五郎八姫の仮御殿とされる,江戸時代初期の屋敷跡。
にしだてあと
西舘跡
Nishi-date ato
解説
西舘跡は,市の西部にあり,東北自動車道仙台宮城インターチェンジから国道48号線(愛子バイパス)を西に1.7kmほど進んだ,道路の南側に位置している。蕃山北麓の急斜面の裾に台地状に広がる段丘上に立地している。標高は110~115mである。東西は沢となっており,北側は高さ約6mの段丘崖による段差,南側は山の急斜面に変わる部分で区切られている。面積は約14,500㎡で,東西150m,南北130mに広がっている。
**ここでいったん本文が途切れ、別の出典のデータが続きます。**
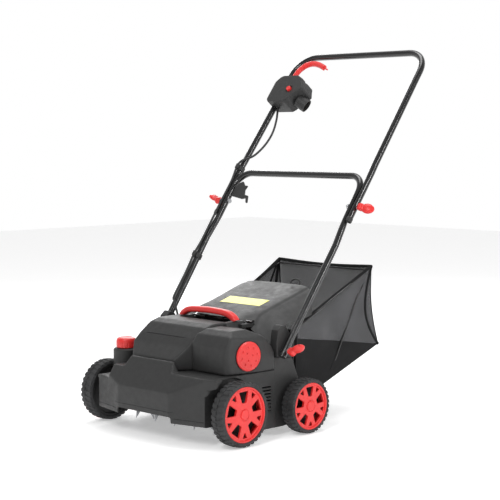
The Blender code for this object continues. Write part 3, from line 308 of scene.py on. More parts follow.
def printed_film(name, colour):
    """Glossy sticker film with a fine press grain."""
    material, tree, shader, point = finish_base(name)
    tint(tree, shader, colour, spread(tree, noise(tree, point, 30.0, 4.0), 0.0, 1.0), 0.92, 1.06)
    tree.links.new(spread(tree, noise(tree, point, 250.0, 3.0), 0.30, 0.42),
                   shader.inputs["Roughness"])
    raise_surface(tree, shader, [(noise(tree, point, 120.0, 2.0), 0.0003, 0.15)])
    return material


def make_finishes():
    shade = colours()
    made = {
        "black_plastic": moulded_plastic("moulded_black", shade.black_plastic, 0.42, 0.58, 0.35),
        "red_plastic": moulded_plastic("moulded_red", shade.red_plastic, 0.30, 0.42, 0.12, 0.2),
        "tyre": tyre_rubber("tread_rubber", shade.tyre),
        "black_tube": powder_coat("powder_coat", shade.tube_paint),
        "steel": plated_steel("plated_steel", shade.steel),
        "motor_case": plated_steel("cast_case", (0.50, 0.51, 0.53), 0.45),
        "rubber": soft_rubber("sheath_rubber", shade.rubber),
        "bag_fabric": woven_fabric("bag_cloth", shade.fabric),
        "netting": open_netting("bag_netting", shade.netting),
        "patch": woven_fabric("bag_patch_cloth", shade.patch),
        "binding": woven_fabric("bag_binding", [c * 0.8 for c in shade.fabric]),
        "yellow_label": printed_film("sticker_film", shade.sticker),
        "brass": plated_steel("pin_brass", (0.78, 0.60, 0.26), 0.22),
    }
    return made


def finish(name):
    return bpy.data.materials[{
        "black_plastic": "moulded_black", "red_plastic": "moulded_red", "tyre": "tread_rubber",
        "black_tube": "powder_coat", "steel": "plated_steel", "motor_case": "cast_case",
        "rubber": "sheath_rubber", "bag_fabric": "bag_cloth", "netting": "bag_netting",
        "patch": "bag_patch_cloth", "binding": "bag_binding", "yellow_label": "sticker_film", "brass": "pin_brass"}[name]]


# ---- modelling by hand ----
def deselect():
    if bpy.context.mode != "OBJECT":
        bpy.ops.object.mode_set(mode="OBJECT")
    bpy.ops.object.select_all(action="DESELECT")


def pick(piece):
    deselect()
    piece.select_set(True)
    bpy.context.view_layer.objects.active = piece
    return piece


def edit(piece, kind="VERT"):
    pick(piece)
    bpy.ops.object.mode_set(mode="EDIT")
    bpy.ops.mesh.select_mode(type=kind)
    bpy.ops.mesh.select_all(action="SELECT")


def close_edit():
    bpy.ops.object.mode_set(mode="OBJECT")


def settle(piece):
    """Apply the object's place, turn and scale to its mesh."""
    pick(piece)
    bpy.ops.object.transform_apply(location=True, rotation=True, scale=True)
    return piece


def place(piece, matrix):
    piece.matrix_world = matrix @ piece.matrix_world
    return settle(piece)


def aimed(axis, at):
    return Matrix.Translation(Vector(at)) @ Vector(axis).to_track_quat("Z", "Y").to_matrix().to_4x4()


def modify(piece, kind, **settings):
    pick(piece)
    modifier = piece.modifiers.new(kind.lower(), kind)
    for key, value in settings.items():
        setattr(modifier, key, value)
    bpy.ops.object.modifier_apply(modifier=modifier.name)
    return piece


def bevelled(piece, width, segments=2, angle=30.0):
    return modify(piece, "BEVEL", width=width, segments=segments, limit_method="ANGLE",
                  angle_limit=radians(angle), use_clamp_overlap=True, harden_normals=False)


def smooth(piece, angle=32.0):
    pick(piece)
    bpy.ops.object.shade_smooth_by_angle(angle=radians(angle))
    return piece


def face_out(piece):
    edit(piece)
    bpy.ops.mesh.remove_doubles(threshold=0.00002)
    bpy.ops.mesh.normals_make_consistent(inside=False)
    close_edit()
    return piece


def cut(piece, cutter):
    modify(piece, "BOOLEAN", object=cutter, operation="DIFFERENCE", solver="EXACT")
    bpy.data.objects.remove(cutter, do_unlink=True)
    return piece


def joined(pieces, name):
    deselect()
    for piece in pieces:
        piece.select_set(True)
    bpy.context.view_layer.objects.active = pieces[0]
    if len(pieces) > 1:
        bpy.ops.object.join()
    pieces[0].name = name
    return pieces[0]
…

西舘跡は,慶長年間(1596~1615)以降に,伊達藩家臣山岸定康が居住し,その後寛永8年(1631)以前から寛永13年まで,伊達藩奉行茂庭綱元が居住したと伝えられる。寛永13年に伊達政宗が死去すると,茂庭綱元はその屋敷を政宗の長女五郎八(いろは)姫に差し上げ,以降五郎八姫の仮御殿となったことが文献資料によって知られている。昭和61年(1986),愛子バイパス建設に伴い,北側裾部の発掘調査が宮城県教育委員会によって行われた。その結果,調査区の西半部では段丘崖の段差をそのまま利用して外郭線としていたが,東半部では石垣が確認された。遺物は,総織部の碗と宋銭各1点などが出土しており,数は少ないが高級な陶器であることが注目される。江戸時代初期の屋敷として極めて保存状態が良好であり,また仙台城二の丸北側にあった,五郎八姫の居館である西屋敷との関連を考えるうえでも重要な遺跡である。